It’s always interesting to see a non-tech brand stretch itself to adapt and explore the latest technology, especially when such explorations directly attribute to growth ambitions and a positive brand culture.
That’s what Lowe’s is attempting with its new “Holoroom” augmented reality project and related efforts that stem from the home improvement chain’s earnest ambition to envision the future of its industry and to help consumers access the possibilities. The new Lowe’s Innovation Labs will focus on “uncommon partnerships” with tech consultants Singularity University and SciFutures.
Holoroom is the first fruits of their cooperation, a 20-by-20-foot room that allows customers to simulate renovation projects. They can create realistic spaces on an iPad stocked with Lowe’s goodies and then “enter” the Holoroom to experience a 3D version of their creation, Ad Age reported. An app allows them to work on their 3D creation at home.[more]
The Holoroom initiative stems from Lowe’s broader effort to use physical lab spaces and even a team of science-fiction writers to help it envision what the future might look like in its industry and to its customers. It includes deep dives into augmented reality as well as 3D content and even harnesses the writers to produce stories.
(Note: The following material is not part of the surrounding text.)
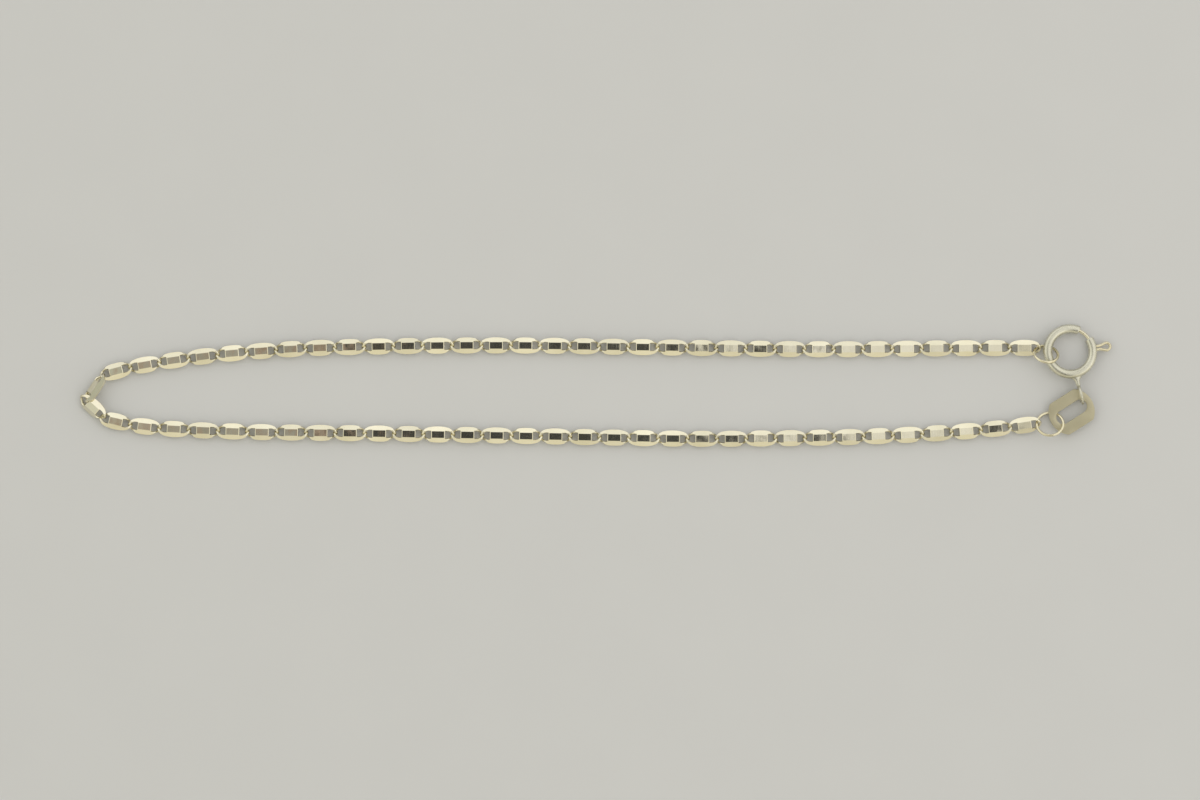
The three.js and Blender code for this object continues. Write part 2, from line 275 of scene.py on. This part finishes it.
def buildJumpRing(name):
    s, ring = ringSet, jumpRings[name]
    radius = (ring["outer"] - s["wire"]) / 2
    turns = [360 * i / s["steps"] for i in range(s["steps"])]
    path = [onRing(radius, a) for a in turns]

    def section(i):
        off = abs((turns[i] - ring["seamAt"] + 180) % 360 - 180) / s["seamWidth"]
        return roundSection(s["wire"] / 2 * (1 - s["seamDip"] * math.exp(-off * off)), s["sides"])

    mesh = sweepMesh(ring["node"], path, section)
    low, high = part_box(ring["node"])
    turn = Euler((-math.radians(ring["lean"]), 0, math.radians(ring["turn"])), "XYZ").to_matrix().to_4x4()
    mesh.transform(Matrix.Translation((low + high) / 2) @ turn @ Matrix.Scale(mm, 4))
    crisp(mesh, s["crispAngle"])
    piece = linkObject(name + "JumpRing", mesh)
    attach(piece, "anklet")
    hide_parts(ring["node"])
    return piece


# the two rows, each walked from the clasp to the bend: share of the row and distance from the middle line
rowRoutes = {
    "upper": [(-0.02, 4.1), (0, 4.1), (0.1, 4.05), (0.19, 3.95), (0.28, 3.98), (0.45, 4.22), (0.57, 4.37),
              (0.7, 4.26), (0.79, 4.0), (0.87, 3.4), (0.93, 2.6), (0.97, 1.9), (1.0, 1.05), (1.03, 0.3)],
    "lower": [(-0.02, -3.7), (0, -4.15), (0.03, -4.62), (0.06, -4.92), (0.11, -5.3), (0.19, -5.67),
              (0.28, -5.84), (0.37, -5.89), (0.53, -5.61), (0.7, -5.32), (0.875, -5.03), (0.96, -4.48),
              (1.0, -3.55), (1.02, -2.9)],
}
# how each row hangs on its ring, and how its last link lies at the bend
rowEnds = {
    "upper": {"ring": "jump_ring_upper", "inFromTip": 0.623, "aside": -0.683,
              "lift": 4.5, "roll": 3.5, "rocked": {},
              "bend": (-0.2244, -0.4479, 0.2452), "heading": 236.7, "tip": -3.2, "turn": 43.2},
    "lower": {"ring": "jump_ring_lower", "inFromTip": 0.29, "aside": -0.115,
              "lift": 4.8, "roll": 3.5, "rocked": {1: 3.0},
              "bend": (-0.2858, 0.3797, 0.164), "heading": -41.9, "tip": -0.2, "turn": 15.5},
}


def centripetal(points, t):
    # the same curve through the route's points that the row's solid follows
    p = (len(points) - 1) * t
    i = min(int(p), len(points) - 2)
    w = p - i
    p0 = points[i - 1] if i > 0 else 2 * points[0] - points[1]
    p3 = points[i + 2] if i + 2 < len(points) else 2 * points[-1] - points[-2]
    p1, p2 = points[i], points[i + 1]
    d0, d1, d2 = [max((a - b).length_squared ** 0.25, 1e-4) for a, b in ((p0, p1), (p1, p2), (p2, p3))]
    t1 = ((p1 - p0) / d0 - (p2 - p0) / (d0 + d1) + (p2 - p1) / d1) * d1
    t2 = ((p2 - p1) / d1 - (p3 - p1) / (d1 + d2) + (p3 - p2) / d2) * d1
    return p1 + t1 * w + (-3 * p1 + 3 * p2 - 2 * t1 - t2) * w ** 2 + (2 * p1 - 2 * p2 + t1 + t2) * w ** 3


def walkRow(route, steps, chord):
    length = steps * chord
    curve = [Vector((-share * length, y, 0)) for share, y in route]
    found = [Vector((0, route[1][1], 0))]
    fine = 1 / (steps * linkSet["walkSteps"])
    t = 0
    while len(found) <= steps and t < 1:
        t += fine
        here = centripetal(curve, t)
        if here.x < 0 and (here - found[-1]).length >= chord:
            found.append(found[-1] + (here - found[-1]).normalized() * chord)
    return found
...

“You take all of your market research, all of your trend data and hire professional science-fiction writers,” Lowe’s CIO Paul Ramsay told Ad Age. “And they write real stories with conflict and resolution and characters. We turned it into a comic book and created possible stories or visions of the future.”
Lowe’s plans to install two Holorooms in Toronto stores later this year, initially restricting customers to visualizing bathroom fixtures— but the effort will grow from there. Meanwhile, Lowe’s content technologists will be on to the next thing.
The innovative experience echoes similar virtual efforts by brands including virtual fitting rooms. IKEA, after using AR in its 2012 catalog, last year released an app that allowed users to visualize what a piece of furniture would look like in their own rooms at home.